GIVEN DATA:
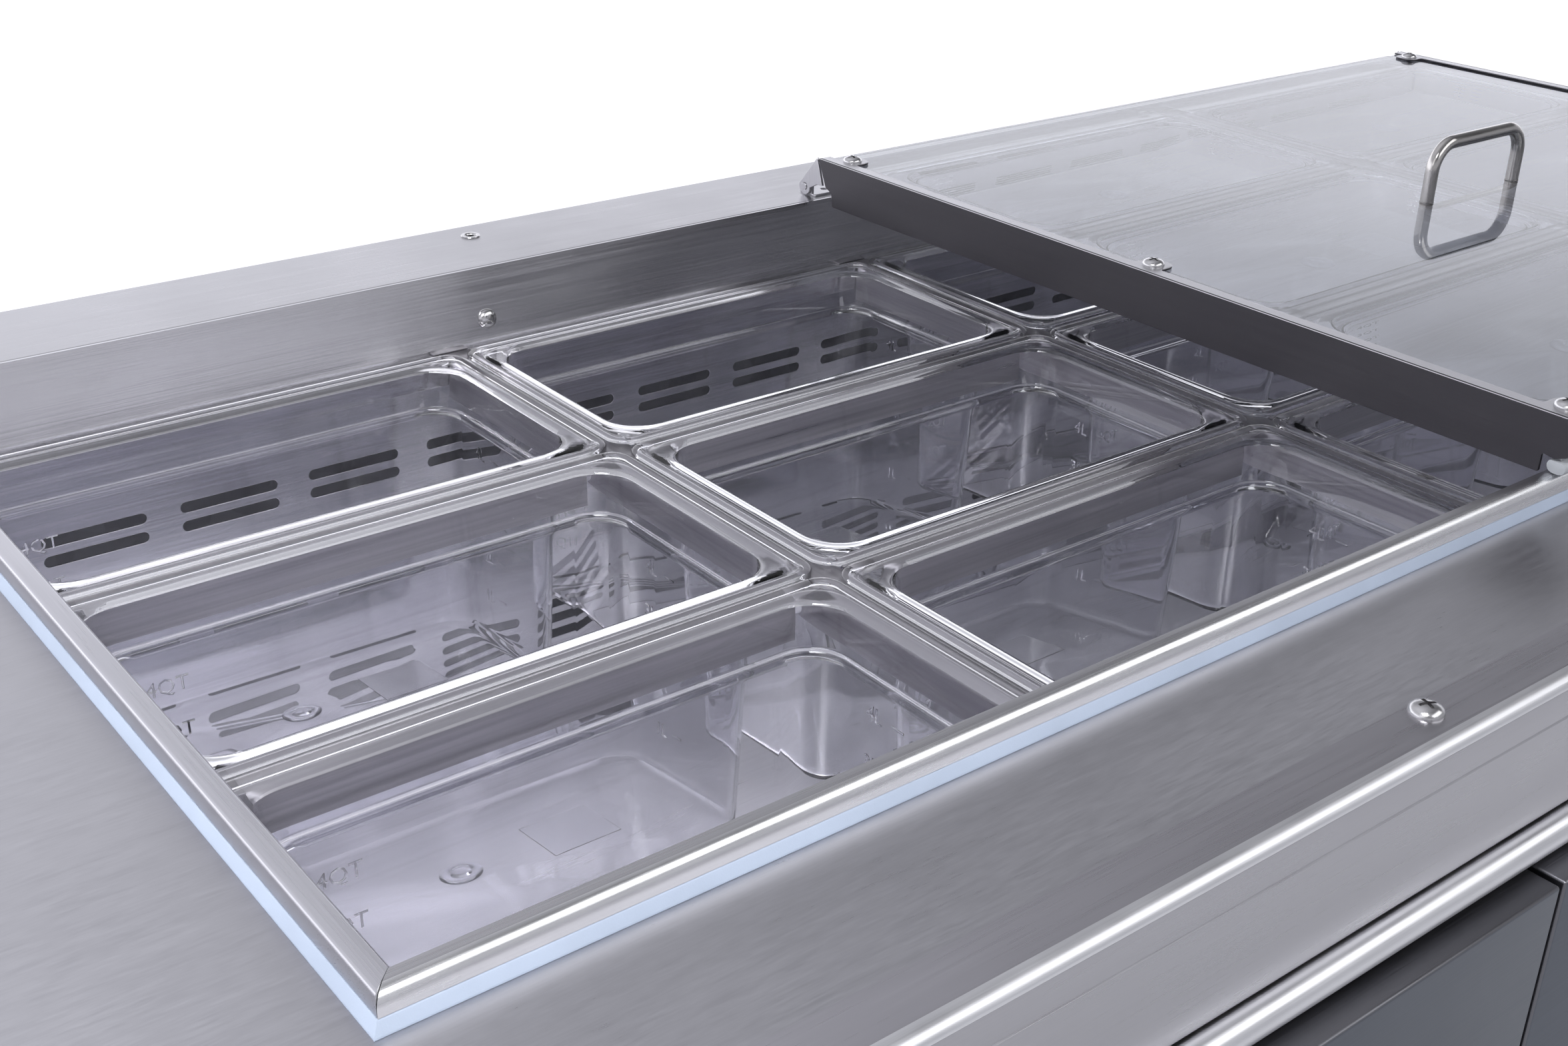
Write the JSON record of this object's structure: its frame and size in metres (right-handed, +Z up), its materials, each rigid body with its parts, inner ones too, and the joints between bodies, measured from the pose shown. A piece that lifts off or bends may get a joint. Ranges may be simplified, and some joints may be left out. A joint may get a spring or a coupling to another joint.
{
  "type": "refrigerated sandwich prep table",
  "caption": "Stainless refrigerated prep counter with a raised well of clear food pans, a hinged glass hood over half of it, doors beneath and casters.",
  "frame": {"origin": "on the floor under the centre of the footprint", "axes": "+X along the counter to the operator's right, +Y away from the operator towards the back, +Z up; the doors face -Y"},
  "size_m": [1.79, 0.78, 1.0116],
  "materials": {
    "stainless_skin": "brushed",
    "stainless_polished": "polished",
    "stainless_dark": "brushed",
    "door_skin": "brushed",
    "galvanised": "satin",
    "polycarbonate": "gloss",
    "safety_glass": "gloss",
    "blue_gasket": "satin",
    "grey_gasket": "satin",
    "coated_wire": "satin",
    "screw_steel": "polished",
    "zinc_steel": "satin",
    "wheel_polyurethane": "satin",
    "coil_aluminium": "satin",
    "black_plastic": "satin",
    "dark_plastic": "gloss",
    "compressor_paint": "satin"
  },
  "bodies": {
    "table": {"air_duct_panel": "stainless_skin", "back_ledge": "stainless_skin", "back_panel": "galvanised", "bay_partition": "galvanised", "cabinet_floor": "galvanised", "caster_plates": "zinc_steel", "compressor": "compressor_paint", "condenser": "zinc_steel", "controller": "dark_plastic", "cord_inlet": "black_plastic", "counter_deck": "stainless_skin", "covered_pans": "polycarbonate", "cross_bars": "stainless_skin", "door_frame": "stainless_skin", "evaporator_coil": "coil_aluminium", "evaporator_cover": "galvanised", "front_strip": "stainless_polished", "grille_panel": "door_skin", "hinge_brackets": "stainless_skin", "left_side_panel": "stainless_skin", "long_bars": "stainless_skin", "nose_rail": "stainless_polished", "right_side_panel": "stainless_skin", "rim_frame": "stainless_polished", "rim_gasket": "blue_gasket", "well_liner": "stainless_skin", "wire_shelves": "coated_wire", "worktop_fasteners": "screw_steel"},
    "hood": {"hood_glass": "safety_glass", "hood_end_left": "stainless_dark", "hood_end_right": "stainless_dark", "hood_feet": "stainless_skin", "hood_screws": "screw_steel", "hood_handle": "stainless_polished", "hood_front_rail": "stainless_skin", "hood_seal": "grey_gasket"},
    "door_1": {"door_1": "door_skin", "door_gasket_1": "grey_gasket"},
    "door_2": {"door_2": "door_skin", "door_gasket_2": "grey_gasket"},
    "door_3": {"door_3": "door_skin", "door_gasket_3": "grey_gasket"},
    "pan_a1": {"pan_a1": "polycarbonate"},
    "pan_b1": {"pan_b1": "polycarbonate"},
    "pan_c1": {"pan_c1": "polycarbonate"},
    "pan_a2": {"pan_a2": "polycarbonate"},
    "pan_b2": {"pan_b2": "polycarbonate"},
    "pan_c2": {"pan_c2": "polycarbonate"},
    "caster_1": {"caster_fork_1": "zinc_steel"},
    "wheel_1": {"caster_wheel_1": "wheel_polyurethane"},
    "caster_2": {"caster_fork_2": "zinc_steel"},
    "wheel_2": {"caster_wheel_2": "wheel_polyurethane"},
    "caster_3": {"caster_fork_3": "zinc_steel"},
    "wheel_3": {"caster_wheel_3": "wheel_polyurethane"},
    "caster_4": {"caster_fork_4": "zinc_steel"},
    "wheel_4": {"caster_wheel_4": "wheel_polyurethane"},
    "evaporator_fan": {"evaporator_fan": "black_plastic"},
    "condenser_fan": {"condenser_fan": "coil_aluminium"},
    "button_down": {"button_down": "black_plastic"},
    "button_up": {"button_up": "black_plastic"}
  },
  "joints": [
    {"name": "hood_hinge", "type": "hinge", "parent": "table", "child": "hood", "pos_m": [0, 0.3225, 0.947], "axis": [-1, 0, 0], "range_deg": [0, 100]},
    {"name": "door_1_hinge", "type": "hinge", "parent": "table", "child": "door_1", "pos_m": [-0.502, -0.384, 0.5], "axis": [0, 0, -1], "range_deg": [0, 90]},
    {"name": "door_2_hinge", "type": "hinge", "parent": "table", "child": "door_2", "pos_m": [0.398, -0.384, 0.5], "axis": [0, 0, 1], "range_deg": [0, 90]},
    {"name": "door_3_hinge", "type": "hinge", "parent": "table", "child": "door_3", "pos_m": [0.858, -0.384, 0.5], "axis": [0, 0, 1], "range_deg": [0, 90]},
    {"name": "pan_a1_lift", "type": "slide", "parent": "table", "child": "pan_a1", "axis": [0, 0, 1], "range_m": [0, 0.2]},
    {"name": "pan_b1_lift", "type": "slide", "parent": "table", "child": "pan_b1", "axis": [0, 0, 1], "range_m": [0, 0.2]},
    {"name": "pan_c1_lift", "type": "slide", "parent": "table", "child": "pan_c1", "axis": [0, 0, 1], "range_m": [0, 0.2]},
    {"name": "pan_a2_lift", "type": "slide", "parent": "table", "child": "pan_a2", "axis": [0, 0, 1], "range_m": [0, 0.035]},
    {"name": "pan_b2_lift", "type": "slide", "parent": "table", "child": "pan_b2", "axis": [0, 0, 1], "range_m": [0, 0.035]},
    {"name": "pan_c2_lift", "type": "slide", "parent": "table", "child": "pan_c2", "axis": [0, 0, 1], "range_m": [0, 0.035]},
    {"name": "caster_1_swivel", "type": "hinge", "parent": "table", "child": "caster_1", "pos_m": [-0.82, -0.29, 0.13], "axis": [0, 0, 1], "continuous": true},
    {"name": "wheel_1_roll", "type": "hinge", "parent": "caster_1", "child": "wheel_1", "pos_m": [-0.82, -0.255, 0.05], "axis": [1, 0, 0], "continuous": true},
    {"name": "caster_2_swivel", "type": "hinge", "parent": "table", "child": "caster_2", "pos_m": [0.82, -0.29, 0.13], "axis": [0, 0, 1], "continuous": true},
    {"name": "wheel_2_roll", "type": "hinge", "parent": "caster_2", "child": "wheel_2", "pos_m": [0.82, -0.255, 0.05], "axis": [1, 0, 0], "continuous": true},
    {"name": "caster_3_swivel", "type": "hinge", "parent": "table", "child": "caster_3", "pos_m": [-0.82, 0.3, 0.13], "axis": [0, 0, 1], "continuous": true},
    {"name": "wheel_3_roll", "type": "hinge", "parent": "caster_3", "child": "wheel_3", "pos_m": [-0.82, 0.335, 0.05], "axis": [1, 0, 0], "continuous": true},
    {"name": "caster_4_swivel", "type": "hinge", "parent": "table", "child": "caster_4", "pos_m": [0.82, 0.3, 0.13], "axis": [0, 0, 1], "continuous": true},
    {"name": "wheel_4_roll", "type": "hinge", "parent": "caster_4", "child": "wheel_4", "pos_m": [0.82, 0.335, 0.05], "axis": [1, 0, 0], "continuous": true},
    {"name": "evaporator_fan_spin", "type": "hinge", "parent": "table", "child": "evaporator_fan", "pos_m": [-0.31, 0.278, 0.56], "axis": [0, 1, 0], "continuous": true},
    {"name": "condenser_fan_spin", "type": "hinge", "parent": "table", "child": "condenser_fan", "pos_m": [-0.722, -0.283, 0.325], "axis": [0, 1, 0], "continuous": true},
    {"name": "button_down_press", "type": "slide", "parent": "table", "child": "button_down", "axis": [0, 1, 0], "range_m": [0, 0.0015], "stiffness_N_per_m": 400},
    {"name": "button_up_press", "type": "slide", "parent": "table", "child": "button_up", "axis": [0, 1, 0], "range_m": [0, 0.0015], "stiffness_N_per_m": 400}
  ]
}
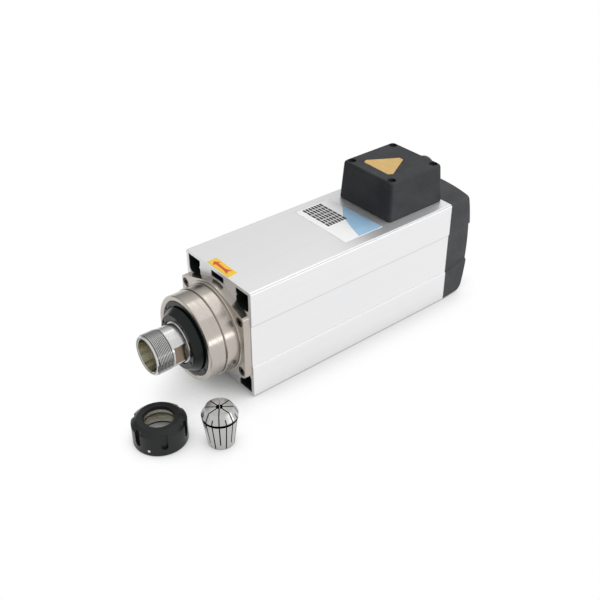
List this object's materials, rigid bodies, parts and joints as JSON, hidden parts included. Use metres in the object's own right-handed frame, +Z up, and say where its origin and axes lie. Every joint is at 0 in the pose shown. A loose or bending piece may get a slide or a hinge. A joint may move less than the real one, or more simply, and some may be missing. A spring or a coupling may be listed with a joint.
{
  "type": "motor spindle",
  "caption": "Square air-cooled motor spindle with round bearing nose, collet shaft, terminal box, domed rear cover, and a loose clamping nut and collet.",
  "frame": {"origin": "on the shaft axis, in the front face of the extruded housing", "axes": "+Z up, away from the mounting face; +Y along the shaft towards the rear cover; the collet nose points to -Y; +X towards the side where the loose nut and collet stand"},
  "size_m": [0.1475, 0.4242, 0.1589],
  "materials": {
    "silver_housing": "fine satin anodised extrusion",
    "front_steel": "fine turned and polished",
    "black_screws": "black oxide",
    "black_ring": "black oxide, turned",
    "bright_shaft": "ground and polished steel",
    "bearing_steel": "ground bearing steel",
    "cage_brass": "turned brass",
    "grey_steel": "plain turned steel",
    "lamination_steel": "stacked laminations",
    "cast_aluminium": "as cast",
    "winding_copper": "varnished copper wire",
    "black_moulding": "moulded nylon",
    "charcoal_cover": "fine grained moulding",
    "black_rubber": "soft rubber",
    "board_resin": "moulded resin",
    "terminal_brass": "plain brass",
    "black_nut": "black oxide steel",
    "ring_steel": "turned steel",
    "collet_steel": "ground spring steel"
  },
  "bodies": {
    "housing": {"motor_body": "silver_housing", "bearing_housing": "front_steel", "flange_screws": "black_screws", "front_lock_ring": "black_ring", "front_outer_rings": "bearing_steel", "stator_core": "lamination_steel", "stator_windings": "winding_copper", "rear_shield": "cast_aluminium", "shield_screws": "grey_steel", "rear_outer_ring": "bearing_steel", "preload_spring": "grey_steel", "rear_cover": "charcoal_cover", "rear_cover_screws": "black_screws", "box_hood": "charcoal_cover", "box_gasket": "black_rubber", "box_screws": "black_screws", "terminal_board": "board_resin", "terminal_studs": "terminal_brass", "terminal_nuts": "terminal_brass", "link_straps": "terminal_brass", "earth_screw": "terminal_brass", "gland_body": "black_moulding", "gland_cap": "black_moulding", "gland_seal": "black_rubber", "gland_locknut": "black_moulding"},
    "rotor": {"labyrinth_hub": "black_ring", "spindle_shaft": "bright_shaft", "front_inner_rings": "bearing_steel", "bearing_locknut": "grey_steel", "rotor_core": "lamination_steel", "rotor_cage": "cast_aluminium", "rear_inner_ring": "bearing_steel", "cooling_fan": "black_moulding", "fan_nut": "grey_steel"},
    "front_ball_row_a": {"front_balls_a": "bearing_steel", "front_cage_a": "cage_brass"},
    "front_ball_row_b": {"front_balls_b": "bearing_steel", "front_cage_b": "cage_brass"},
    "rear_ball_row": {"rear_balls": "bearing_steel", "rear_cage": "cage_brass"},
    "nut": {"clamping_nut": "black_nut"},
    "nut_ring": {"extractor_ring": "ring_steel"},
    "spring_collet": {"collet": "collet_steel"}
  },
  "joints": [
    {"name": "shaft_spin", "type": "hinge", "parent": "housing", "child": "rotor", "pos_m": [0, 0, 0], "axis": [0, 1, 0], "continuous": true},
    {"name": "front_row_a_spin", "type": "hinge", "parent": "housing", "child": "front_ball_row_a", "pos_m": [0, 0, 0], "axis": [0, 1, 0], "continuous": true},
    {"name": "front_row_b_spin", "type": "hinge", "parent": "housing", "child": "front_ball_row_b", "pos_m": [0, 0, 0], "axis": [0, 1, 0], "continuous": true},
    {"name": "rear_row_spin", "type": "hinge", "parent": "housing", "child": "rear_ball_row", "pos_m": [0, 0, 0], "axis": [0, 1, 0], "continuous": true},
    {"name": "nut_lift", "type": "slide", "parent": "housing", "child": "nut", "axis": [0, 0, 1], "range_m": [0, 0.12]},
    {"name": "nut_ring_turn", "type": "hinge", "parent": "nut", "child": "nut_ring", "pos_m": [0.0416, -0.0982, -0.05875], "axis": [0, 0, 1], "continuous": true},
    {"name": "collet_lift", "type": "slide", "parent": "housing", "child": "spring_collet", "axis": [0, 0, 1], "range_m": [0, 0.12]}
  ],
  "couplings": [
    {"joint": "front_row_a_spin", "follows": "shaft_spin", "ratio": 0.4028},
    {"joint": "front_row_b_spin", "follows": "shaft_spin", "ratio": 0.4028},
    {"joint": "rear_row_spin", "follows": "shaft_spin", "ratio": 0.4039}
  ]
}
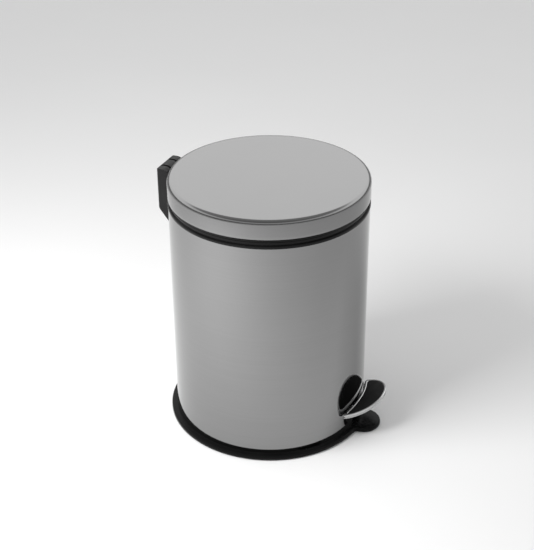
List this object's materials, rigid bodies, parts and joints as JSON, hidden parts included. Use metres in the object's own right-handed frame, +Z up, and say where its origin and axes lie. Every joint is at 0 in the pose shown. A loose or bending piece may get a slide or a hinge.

WHAT TO PRODUCE: Your answer should be a single number: how many lines in the data above include "with"?

FINAL RESULT: 4